Is the economy turning around? Is the job market getting better? On the surface the short answer is yes ... but when you take a closer look, your own answer will depend upon your viewpoint of the topic.
The unemployment rate dropped in July, (source) and July was the 34th consecutive month the job market has seen a growth, albeit a slow, plodding one. All told, 162,000 new jobs were introduced to the market (source)
Good news, right? Yes and no. First, July was the slowest hiring month since March, and that was lower than the Department of Labor prediction that 180,000 jobs would be generated. Additionally, while the unemployment rate dipped slightly (down to 7.4%), this is due in part because about 37,000 Americans dropped out of the labor pool.
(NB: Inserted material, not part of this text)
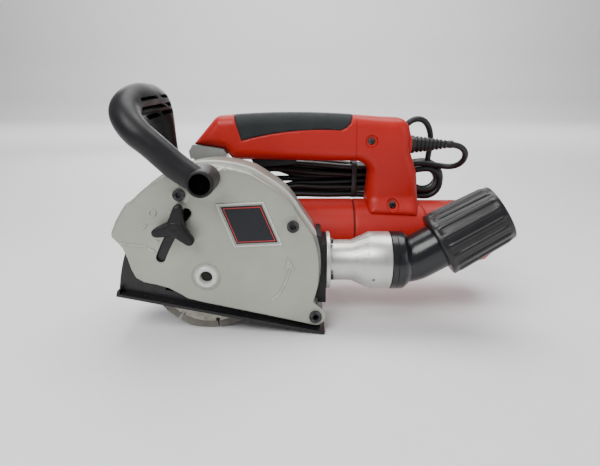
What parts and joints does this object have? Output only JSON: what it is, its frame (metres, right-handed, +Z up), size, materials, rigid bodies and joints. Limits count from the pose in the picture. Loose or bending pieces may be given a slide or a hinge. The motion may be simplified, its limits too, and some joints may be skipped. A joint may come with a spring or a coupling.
{
  "type": "wall chaser",
  "caption": "Handheld twin-disc wall chaser: silver guard with sliding base shoe, red motor body and rear handle, front hoop handle, dust port with swivelling hose sleeve.",
  "frame": {"origin": "middle of the standing tool's box, on the surface it stands on", "axes": "+X from the front handle back towards the motor's end, +Y from the front cover towards the motor side, +Z up as it stands on its discs and the shoe's rear edge"},
  "size_m": [0.4142, 0.2015, 0.2489],
  "materials": {
    "cast_silver": "satin silver-grey paint on a casting",
    "gearbox_alloy": "as cast",
    "bright_steel": "turned",
    "black_screw": "black oxide",
    "label": "gloss",
    "red_plastic": "fine moulded texture",
    "grip_rubber": "matt soft grip",
    "black_plastic": "satin moulded",
    "black_coated_steel": "black powder coat",
    "port_aluminium": "satin",
    "disc_steel": "ground, dulled",
    "gear_steel": "oiled",
    "laminated_iron": "laminated",
    "copper": "turned copper",
    "brass_parts": "plain",
    "cord_rubber": "satin",
    "tie_plastic": "plain"
  },
  "bodies": {
    "frame": {"guard_cover": "cast_silver", "guard_housing": "cast_silver", "cover_bush": "bright_steel", "cover_screws": "black_screw", "label_plate": "label", "pivot_pin": "black_screw", "bearing_plate": "gearbox_alloy", "gearbox_housing": "gearbox_alloy", "gearbox_screws": "black_screw", "spindle_bearings": "bright_steel", "motor_bearings": "bright_steel", "motor_front_housing": "red_plastic", "motor_rear_housing": "red_plastic", "stator": "laminated_iron", "brush_holders": "brass_parts", "handle_shell_near": "red_plastic", "handle_shell_far": "red_plastic", "soft_grip": "grip_rubber", "handle_screws": "black_screw", "switch_module": "black_plastic", "front_handle": "black_plastic", "front_handle_screws": "black_screw", "duct_plate": "black_plastic", "dust_port": "port_aluminium", "port_screws": "black_screw", "strain_relief": "cord_rubber", "cord_lead": "cord_rubber", "cord_loop": "cord_rubber", "cord_hank": "cord_rubber", "hank_tie": "tie_plastic", "plug": "cord_rubber", "trigger_pin": "bright_steel"},
    "spindle": {"spindle": "bright_steel", "inner_flange": "bright_steel", "spacer_rings": "bright_steel", "near_disc": "disc_steel", "far_disc": "disc_steel", "outer_nut": "bright_steel", "crown_gear": "gear_steel"},
    "rotor": {"rotor_shaft": "bright_steel", "armature_core": "laminated_iron", "commutator": "copper", "cooling_fan": "black_plastic", "pinion": "gear_steel"},
    "shoe": {"base_shoe": "black_coated_steel", "shoe_stud": "bright_steel"},
    "depth_knob": {"star_knob": "black_plastic", "knob_washer": "bright_steel"},
    "trigger": {"trigger": "black_plastic"},
    "lock_off": {"lock_off_button": "black_plastic"},
    "spindle_lock": {"spindle_lock": "black_plastic"},
    "elbow": {"dust_elbow": "black_plastic", "hose_sleeve": "black_plastic"}
  },
  "joints": [
    {"name": "spindle_spin", "type": "hinge", "parent": "frame", "child": "spindle", "pos_m": [-0.11588, 0.00375, 0.0625], "axis": [0, 1, 0], "continuous": true},
    {"name": "rotor_spin", "type": "hinge", "parent": "frame", "child": "rotor", "pos_m": [0.08412, 0.05475, 0.0775], "axis": [1, 0, 0], "continuous": true},
    {"name": "shoe_tilt", "type": "hinge", "parent": "frame", "child": "shoe", "pos_m": [-0.00588, -0.02125, 0.0187], "axis": [0, -1, 0], "range_deg": [-2.5, 12.6]},
    {"name": "knob_turn", "type": "hinge", "parent": "shoe", "child": "depth_knob", "pos_m": [-0.14099, -0.06625, 0.11686], "axis": [0, -1, 0], "range_deg": [0, 180]},
    {"name": "trigger_pull", "type": "hinge", "parent": "frame", "child": "trigger", "pos_m": [-0.07788, 0.05475, 0.171], "axis": [0, -1, 0], "range_deg": [0, 4.5], "stiffness_Nm_per_rad": 2, "springref_deg": -8.59},
    {"name": "lock_off_press", "type": "slide", "parent": "frame", "child": "lock_off", "axis": [0, -1, 0], "range_m": [0, 0.003], "stiffness_N_per_m": 600, "springref_m": -0.001},
    {"name": "spindle_lock_press", "type": "slide", "parent": "frame", "child": "spindle_lock", "axis": [0, -1, 0], "range_m": [0, 0.004], "stiffness_N_per_m": 600, "springref_m": -0.001},
    {"name": "elbow_swivel", "type": "hinge", "parent": "frame", "child": "elbow", "pos_m": [0.07412, -0.02625, 0.0699], "axis": [1, 0, 0], "range_deg": [-15, 100]}
  ],
  "couplings": [
    {"joint": "rotor_spin", "follows": "spindle_spin", "ratio": 3.2222}
  ]
}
Worse yet, the majority of these new jobs are coming from industries that offer little full-time or high-paying work, which goes a long way toward explaining why the economy is not growing as fast as the additions of these jobs would have you believe.
The retail and leisure/hospitality industries are the two industries experiencing the most growth. And while there have always traditionally been more low-paying jobs available than high-paying ones, recently the ratio has been severely out of whack. July’s figures are the perfect example: Retail and hospitality/leisure workers make up about 22% of our nation’s work force; in July, those two segments were responsible for a whopping 52% of job growth.
Note that the average weekly pay of a US worker is $824. When you compare that to the average salary of a retail worker ($520 per week) and a leisure job ($349 per week), you can see why this is such a disturbing trend.
At the end of the day, if you’re looking for a job you stand a decent chance of landing something. But if you’re looking for a good job, that’s another story.